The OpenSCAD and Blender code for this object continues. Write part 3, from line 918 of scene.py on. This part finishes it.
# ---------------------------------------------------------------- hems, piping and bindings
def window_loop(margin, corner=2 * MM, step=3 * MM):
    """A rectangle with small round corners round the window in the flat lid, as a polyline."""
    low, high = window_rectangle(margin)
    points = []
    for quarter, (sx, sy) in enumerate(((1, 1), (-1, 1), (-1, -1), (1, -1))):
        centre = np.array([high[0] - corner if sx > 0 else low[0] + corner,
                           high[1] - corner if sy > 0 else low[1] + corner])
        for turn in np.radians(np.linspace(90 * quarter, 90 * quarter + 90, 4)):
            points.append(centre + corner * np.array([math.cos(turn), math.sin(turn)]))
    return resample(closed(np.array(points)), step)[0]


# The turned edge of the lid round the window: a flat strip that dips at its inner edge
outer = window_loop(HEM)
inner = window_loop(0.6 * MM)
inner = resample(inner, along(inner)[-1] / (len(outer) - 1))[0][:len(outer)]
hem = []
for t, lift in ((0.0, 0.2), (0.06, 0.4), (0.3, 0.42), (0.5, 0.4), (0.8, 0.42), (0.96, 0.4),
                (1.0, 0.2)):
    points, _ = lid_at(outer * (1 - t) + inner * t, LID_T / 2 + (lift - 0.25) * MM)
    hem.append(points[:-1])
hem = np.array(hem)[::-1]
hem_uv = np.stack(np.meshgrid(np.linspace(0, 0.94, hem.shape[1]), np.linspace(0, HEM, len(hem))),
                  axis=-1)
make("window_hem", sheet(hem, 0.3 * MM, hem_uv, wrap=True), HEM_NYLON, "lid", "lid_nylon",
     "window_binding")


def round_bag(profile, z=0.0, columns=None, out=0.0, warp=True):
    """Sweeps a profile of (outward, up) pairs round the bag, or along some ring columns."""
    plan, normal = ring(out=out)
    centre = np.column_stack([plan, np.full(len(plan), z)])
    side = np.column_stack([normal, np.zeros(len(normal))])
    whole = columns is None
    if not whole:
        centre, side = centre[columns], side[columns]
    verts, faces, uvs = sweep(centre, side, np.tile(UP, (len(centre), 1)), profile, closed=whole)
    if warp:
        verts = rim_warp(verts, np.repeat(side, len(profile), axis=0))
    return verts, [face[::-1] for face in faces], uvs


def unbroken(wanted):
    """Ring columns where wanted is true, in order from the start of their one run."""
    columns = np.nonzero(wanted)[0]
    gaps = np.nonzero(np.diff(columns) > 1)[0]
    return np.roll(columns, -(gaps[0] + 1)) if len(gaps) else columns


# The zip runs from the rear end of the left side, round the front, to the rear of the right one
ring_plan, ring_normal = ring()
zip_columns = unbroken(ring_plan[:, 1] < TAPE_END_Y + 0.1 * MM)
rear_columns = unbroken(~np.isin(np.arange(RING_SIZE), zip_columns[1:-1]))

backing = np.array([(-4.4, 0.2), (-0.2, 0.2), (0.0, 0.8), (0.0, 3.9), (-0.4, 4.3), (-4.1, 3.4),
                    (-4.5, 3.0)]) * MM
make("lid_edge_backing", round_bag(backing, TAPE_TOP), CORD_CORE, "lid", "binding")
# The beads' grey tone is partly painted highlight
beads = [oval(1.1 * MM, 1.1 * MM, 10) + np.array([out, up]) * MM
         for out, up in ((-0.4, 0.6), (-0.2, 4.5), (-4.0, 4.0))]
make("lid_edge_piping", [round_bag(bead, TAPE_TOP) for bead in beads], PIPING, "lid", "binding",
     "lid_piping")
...
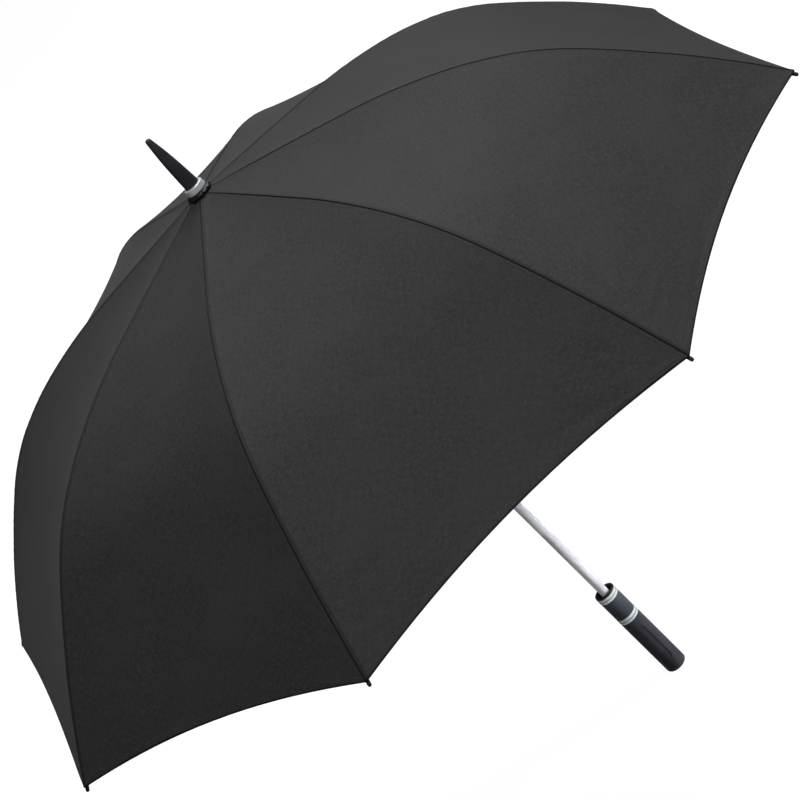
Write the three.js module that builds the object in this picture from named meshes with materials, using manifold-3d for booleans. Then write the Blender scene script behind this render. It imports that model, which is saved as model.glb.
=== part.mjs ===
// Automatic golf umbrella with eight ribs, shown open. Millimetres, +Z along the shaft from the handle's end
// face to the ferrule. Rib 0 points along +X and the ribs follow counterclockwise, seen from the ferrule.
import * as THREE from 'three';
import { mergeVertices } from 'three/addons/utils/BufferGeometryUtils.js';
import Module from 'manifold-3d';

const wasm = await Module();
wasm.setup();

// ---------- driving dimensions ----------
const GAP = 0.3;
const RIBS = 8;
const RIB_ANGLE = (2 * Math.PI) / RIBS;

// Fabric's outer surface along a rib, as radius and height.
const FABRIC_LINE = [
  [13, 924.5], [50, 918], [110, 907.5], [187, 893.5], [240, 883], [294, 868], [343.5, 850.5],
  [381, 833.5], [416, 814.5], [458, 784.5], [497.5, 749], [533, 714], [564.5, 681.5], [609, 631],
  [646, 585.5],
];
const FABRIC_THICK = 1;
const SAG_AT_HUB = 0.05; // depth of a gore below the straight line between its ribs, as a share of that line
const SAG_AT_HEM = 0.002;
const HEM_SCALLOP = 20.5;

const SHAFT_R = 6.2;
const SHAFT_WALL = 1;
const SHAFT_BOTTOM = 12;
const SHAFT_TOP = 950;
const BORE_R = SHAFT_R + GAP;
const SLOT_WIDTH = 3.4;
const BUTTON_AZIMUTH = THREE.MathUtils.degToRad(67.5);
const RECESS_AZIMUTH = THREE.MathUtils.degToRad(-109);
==
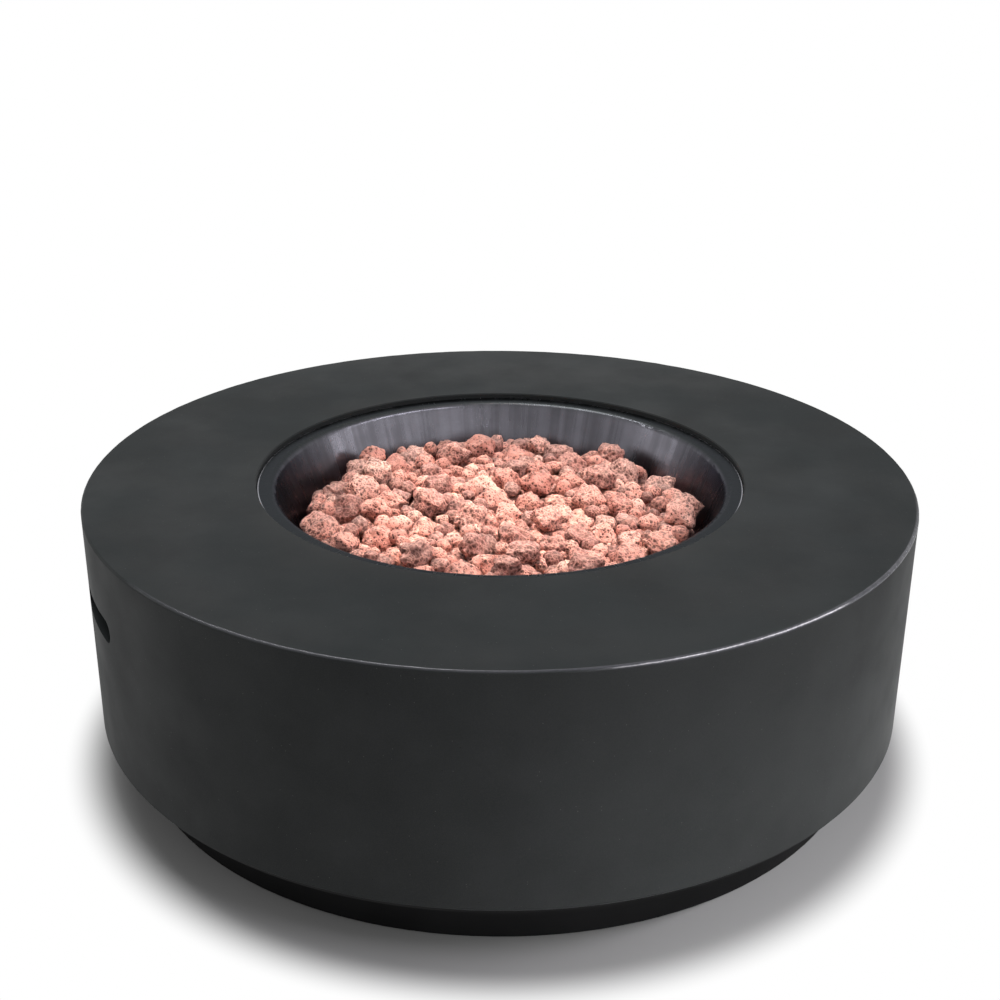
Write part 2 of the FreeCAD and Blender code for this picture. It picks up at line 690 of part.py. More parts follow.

### WRITTEN TASK
Extract, word for word, every line beginning with the one that holds "Write the three.js" and concluding with the one that holds "const HEM_SCALLOP = 20.5;". Include both of those lines.

### RESPONSE TO THE TASK
Write the three.js module that builds the object in this picture from named meshes with materials, using manifold-3d for booleans. Then write the Blender scene script behind this render. It imports that model, which is saved as model.glb.
=== part.mjs ===
// Automatic golf umbrella with eight ribs, shown open. Millimetres, +Z along the shaft from the handle's end
// face to the ferrule. Rib 0 points along +X and the ribs follow counterclockwise, seen from the ferrule.
import * as THREE from 'three';
import { mergeVertices } from 'three/addons/utils/BufferGeometryUtils.js';
import Module from 'manifold-3d';

const wasm = await Module();
wasm.setup();

// ---------- driving dimensions ----------
const GAP = 0.3;
const RIBS = 8;
const RIB_ANGLE = (2 * Math.PI) / RIBS;

// Fabric's outer surface along a rib, as radius and height.
const FABRIC_LINE = [
  [13, 924.5], [50, 918], [110, 907.5], [187, 893.5], [240, 883], [294, 868], [343.5, 850.5],
  [381, 833.5], [416, 814.5], [458, 784.5], [497.5, 749], [533, 714], [564.5, 681.5], [609, 631],
  [646, 585.5],
];
const FABRIC_THICK = 1;
const SAG_AT_HUB = 0.05; // depth of a gore below the straight line between its ribs, as a share of that line
const SAG_AT_HEM = 0.002;
const HEM_SCALLOP = 20.5;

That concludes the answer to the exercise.